- Born: Ratimir Marijan Gomboc 6 November 1947 (age 78) Ljubljana, Slovenia
- Education: Claremont School of Art Perth Technical College
- Known for: Sculpture
- Awards: Western Australian Citizen of the Year – 1993
- Website: http://www.gomboc-gallery.com.au

= Ron Gomboc =

Australian sculptor

Ratimir Marijan "Ron" Gomboc is an Australian sculptor.

==Biography==
Gomboc was born in 1947 in Ljubljana, Slovenia, Yugoslavia and received his early schooling in the town of Novi Vinodolski, Croatia. At the age of 13 he emigrated to Australia with his parents. On arriving in Australia he worked as a cabinet maker and builder before joining the Australian Army in 1969. After finishing his National Service in 1971 he enrolled in an art course at Claremont School of Art. During the 1970s he studied art and sculpture at Midland Technical College and Perth Technical College. At Midland he came under the tutelage of Guy Grey-Smith, a notable modernist artist.

==Art==
In 1982 opened the Gomboc Gallery Sculpture Park in Middle Swan on the outskirts of Perth. In 1994 Ron Gomboc won the Mandorla Art Award with a wood, bronze, and copper sculpture called At the Gates

After the death of actor Heath Ledger, Gomboc was commissioned to create a memorial sculpture that was installed at Point Heathcote in Applecross. The three piece sculpture features yin and yang and a chessboard, a reference to Ledger's spiritual beliefs and his love of chess. Gomboc had been a friend of the Ledger family for over 30 years.

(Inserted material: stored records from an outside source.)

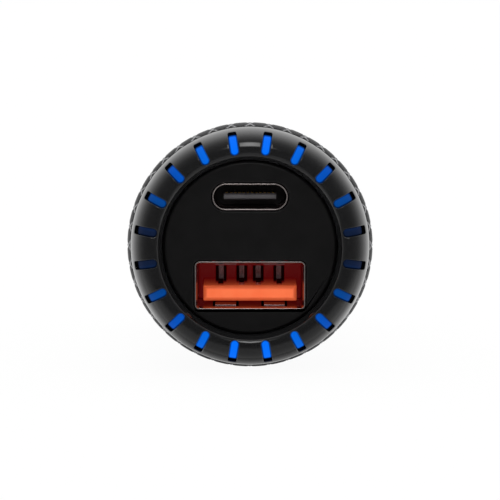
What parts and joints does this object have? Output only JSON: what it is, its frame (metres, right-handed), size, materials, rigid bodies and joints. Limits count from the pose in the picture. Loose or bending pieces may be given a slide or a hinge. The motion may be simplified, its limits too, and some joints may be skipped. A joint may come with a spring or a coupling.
{
  "type": "car usb charger plug",
  "caption": "Round car socket charger with a diamond-knurled grip, a slotted bezel lit in blue, a USB-C port over a USB-A port, sprung side contacts and a sprung tip.",
  "frame": {"origin": "on the plug's axis, in the plane of the rear shoulder that meets the rim of the car's socket", "axes": "+Y along the plug's axis towards its tip, -Y towards the face with the ports, +Z towards the USB-C port"},
  "size_m": [0.0294, 0.0649, 0.0294],
  "materials": {
    "grip": "satin black anodised look, diamond knurl",
    "bezel": "polished black",
    "guide": "clear moulding lit blue",
    "face": "satin black",
    "barrel": "satin black",
    "nickel": "bright nickel",
    "spring_steel": "bright strip and wire",
    "port_steel": "tinned sheet",
    "contact_gold": "gold flash",
    "brass": "plain brass",
    "orange": "moulded orange",
    "port_black": "moulded black",
    "board": "green solder mask",
    "ferrite": "sintered ferrite",
    "copper": "enamelled copper wire",
    "can": "drawn can",
    "sleeve_blue": "shrunk sleeve",
    "chip": "moulded epoxy",
    "ceramic": "fired ceramic",
    "lamp": "clear lamp"
  },
  "bodies": {
    "charger": {"grip_sleeve": "grip", "bezel": "bezel", "light_guide": "guide", "face_plate": "face", "plug_barrel": "barrel", "nose_ring": "nickel", "tip_spring": "spring_steel", "tip_terminal": "brass", "usb_a_shell": "port_steel", "usb_a_insulator": "orange", "usb_a_contacts": "port_steel", "usb_c_shell": "port_steel", "usb_c_insulator": "port_black", "usb_c_contacts": "contact_gold", "main_board": "board", "port_board": "board", "board_header": "port_black", "header_pins": "contact_gold", "led_board": "board", "leds": "lamp", "inductor_core": "ferrite", "inductor_winding": "copper", "input_capacitor": "sleeve_blue", "output_capacitors": "can", "converter_chip": "chip", "charging_chip": "chip", "fuse": "ceramic", "input_diode": "chip", "chip_passives": "ceramic"},
    "tip": {"tip_contact": "nickel"},
    "ground_left": {"ground_contact_left": "spring_steel"},
    "ground_right": {"ground_contact_right": "spring_steel"}
  },
  "joints": [
    {"name": "tip_press", "type": "slide", "parent": "charger", "child": "tip", "axis": [0, -1, 0], "range_m": [0, 0.003], "stiffness_N_per_m": 1200, "springref_m": -0.001, "deforming": ["tip_spring"]},
    {"name": "ground_left_spring", "type": "hinge", "parent": "charger", "child": "ground_left", "pos_m": [-0.0076, 0.0055, 0], "axis": [0, 0, -1], "range_deg": [0, 7.5], "stiffness_Nm_per_rad": 0.12, "springref_deg": -2.86},
    {"name": "ground_right_spring", "type": "hinge", "parent": "charger", "child": "ground_right", "pos_m": [0.0076, 0.0055, 0], "axis": [0, 0, 1], "range_deg": [0, 7.5], "stiffness_Nm_per_rad": 0.12, "springref_deg": -2.86}
  ]
}
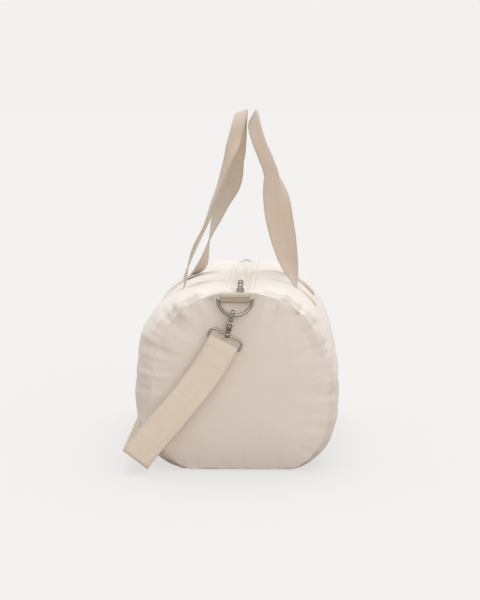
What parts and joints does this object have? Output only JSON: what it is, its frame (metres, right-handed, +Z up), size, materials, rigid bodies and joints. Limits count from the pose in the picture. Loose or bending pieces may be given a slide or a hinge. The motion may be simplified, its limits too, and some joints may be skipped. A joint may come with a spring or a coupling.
{
  "type": "barrel bag",
  "caption": "Zipped canvas barrel bag with webbing carry handles and a clip-on shoulder strap hooked to a D-ring at each end.",
  "frame": {"origin": "on the ground under the middle of the bag", "axes": "+Y along the barrel from the end with the zip slider to the other end, +Z up through the zip, +X to the side away from the shoulder strap"},
  "size_m": [0.2666, 0.5112, 0.438],
  "materials": {
    "canvas": "natural cotton canvas, plain weave",
    "webbing": "natural cotton webbing, ribbed weave",
    "binding": "cotton twill binding tape",
    "zip_tape": "woven polyester zip tape",
    "zip_coil": "moulded nylon coil",
    "nickel": "nickel plate, polished",
    "steel": "plain steel, drawn"
  },
  "bodies": {
    "bag": {"main_panel": "canvas", "front_end_panel": "canvas", "rear_end_panel": "canvas", "front_seam_binding": "binding", "rear_seam_binding": "binding", "zip_tape_left": "zip_tape", "zip_tape_right": "zip_tape", "zip_coil_left": "zip_coil", "zip_coil_right": "zip_coil", "front_zip_stop": "nickel", "rear_zip_stop": "nickel", "left_handle_ends": "webbing", "right_handle_ends": "webbing", "front_ring_tab": "webbing", "rear_ring_tab": "webbing"},
    "slider": {"zip_slider": "nickel"},
    "pull": {"zip_pull": "nickel"},
    "left_handle": {"left_handle": "webbing"},
    "right_handle": {"right_handle": "webbing"},
    "front_ring": {"front_ring": "nickel"},
    "rear_ring": {"rear_ring": "nickel"},
    "strap": {"shoulder_strap": "webbing", "front_bail": "nickel", "rear_bail": "nickel"},
    "adjuster": {"strap_adjuster": "nickel"},
    "front_hook": {"front_hook": "nickel", "front_swivel_stud": "steel", "front_gate_pin": "steel", "front_gate_spring": "steel"},
    "front_gate": {"front_gate": "nickel"},
    "rear_hook": {"rear_hook": "nickel", "rear_swivel_stud": "steel", "rear_gate_pin": "steel", "rear_gate_spring": "steel"},
    "rear_gate": {"rear_gate": "nickel"}
  },
  "joints": [
    {"name": "zip_slide", "type": "slide", "parent": "bag", "child": "slider", "axis": [0, 1, 0], "range_m": [0, 0.4204]},
    {"name": "pull_hinge", "type": "hinge", "parent": "slider", "child": "pull", "pos_m": [0, -0.2102, 0.2227], "axis": [1, 0, 0], "range_deg": [0, 160]},
    {"name": "left_handle_swing", "type": "hinge", "parent": "bag", "child": "left_handle", "pos_m": [-0.07644, 0, 0.20949], "axis": [0, 1, 0], "range_deg": [-118, 0]},
    {"name": "right_handle_swing", "type": "hinge", "parent": "bag", "child": "right_handle", "pos_m": [0.07107, 0, 0.20949], "axis": [0, 1, 0], "range_deg": [0, 117]},
    {"name": "strap_swing", "type": "hinge", "parent": "bag", "child": "strap", "pos_m": [-0.0056, 0, 0.2108], "axis": [0, 1, 0], "range_deg": [0, 18]},
    {"name": "adjuster_slide", "type": "slide", "parent": "strap", "child": "adjuster", "axis": [0, 1, 0], "range_m": [-0.24, 0.12]},
    {"name": "front_ring_tilt", "type": "hinge", "parent": "bag", "child": "front_ring", "pos_m": [-0.0056, -0.2335, 0.2108], "axis": [1, 0, 0], "range_deg": [0, 2]},
    {"name": "front_hook_swivel", "type": "hinge", "parent": "strap", "child": "front_hook", "pos_m": [-0.00925, -0.24384, 0.19289], "axis": [0.225, 0, 0.9744], "range_deg": [-25, 25]},
    {"name": "front_gate_hinge", "type": "hinge", "parent": "front_hook", "child": "front_gate", "pos_m": [-0.01129, -0.25204, 0.18402], "axis": [-0.9744, 0, 0.225], "range_deg": [0, 40], "stiffness_Nm_per_rad": 0.01, "springref_deg": -20.05},
    {"name": "rear_ring_tilt", "type": "hinge", "parent": "bag", "child": "rear_ring", "pos_m": [-0.0056, 0.2335, 0.2108], "axis": [-1, 0, 0], "range_deg": [0, 2]},
    {"name": "rear_hook_swivel", "type": "hinge", "parent": "strap", "child": "rear_hook", "pos_m": [-0.00925, 0.24384, 0.19289], "axis": [0.225, 0, 0.9744], "range_deg": [-25, 25]},
    {"name": "rear_gate_hinge", "type": "hinge", "parent": "rear_hook", "child": "rear_gate", "pos_m": [-0.01129, 0.25204, 0.18402], "axis": [0.9744, 0, -0.225], "range_deg": [0, 40], "stiffness_Nm_per_rad": 0.01, "springref_deg": -20.05}
  ]
}
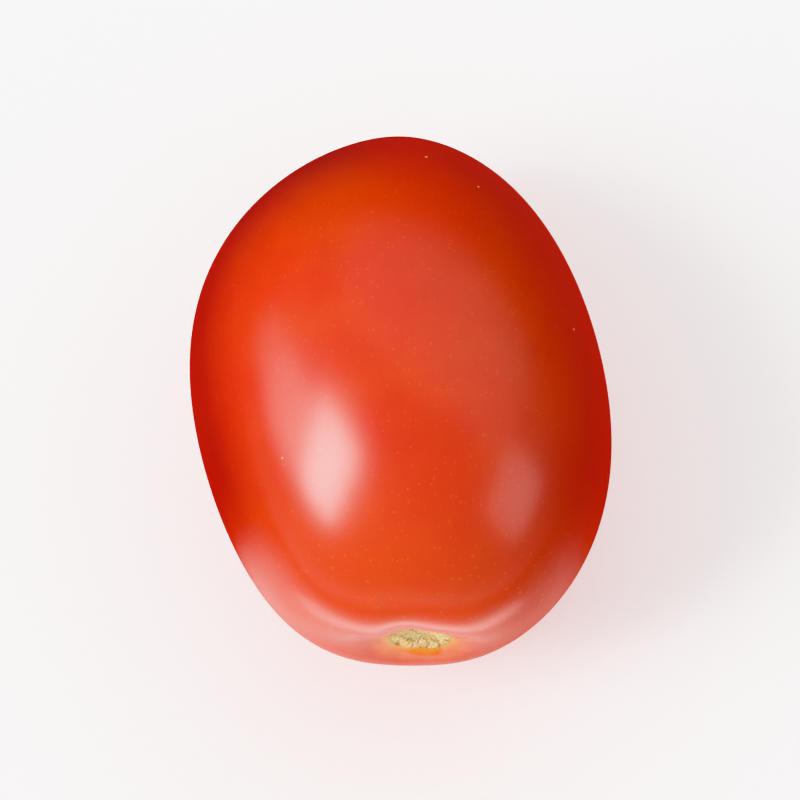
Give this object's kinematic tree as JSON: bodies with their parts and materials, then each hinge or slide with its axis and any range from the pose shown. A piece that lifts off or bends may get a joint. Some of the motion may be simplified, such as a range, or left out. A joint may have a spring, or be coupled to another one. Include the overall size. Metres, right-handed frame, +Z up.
{
  "type": "plum tomato",
  "caption": "Ripe red plum tomato lying on its side, with soft shoulders, a shallow hollow, a corky stem scar and a small point at the blossom end.",
  "frame": {"origin": "on the table under the middle of the fruit, as it lies on its flat spot", "axes": "+Z up; the fruit's length along Y, with the stem end towards -Y and the blossom end towards +Y; +X to the right of someone who looks at the stem end"},
  "size_m": [0.052, 0.067, 0.0483],
  "materials": {
    "tomato_skin": "smooth, waxy, glossy red skin with fine golden flecks, turning orange round a pale cork stem scar"
  },
  "bodies": {
    "root": {"tomato": "tomato_skin"}
  },
  "joints": []
}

Gomboc was commissioned in 2011 by the Australian Film Institute to design a statuette for the Australian Academy of Cinema and Television Arts Awards.

==Honours==
In 1993 Gomboc was Western Australian Citizen of the Year in the Art Culture and Entertainment category. He was awarded a Centenary Medal in 2001 for services to art.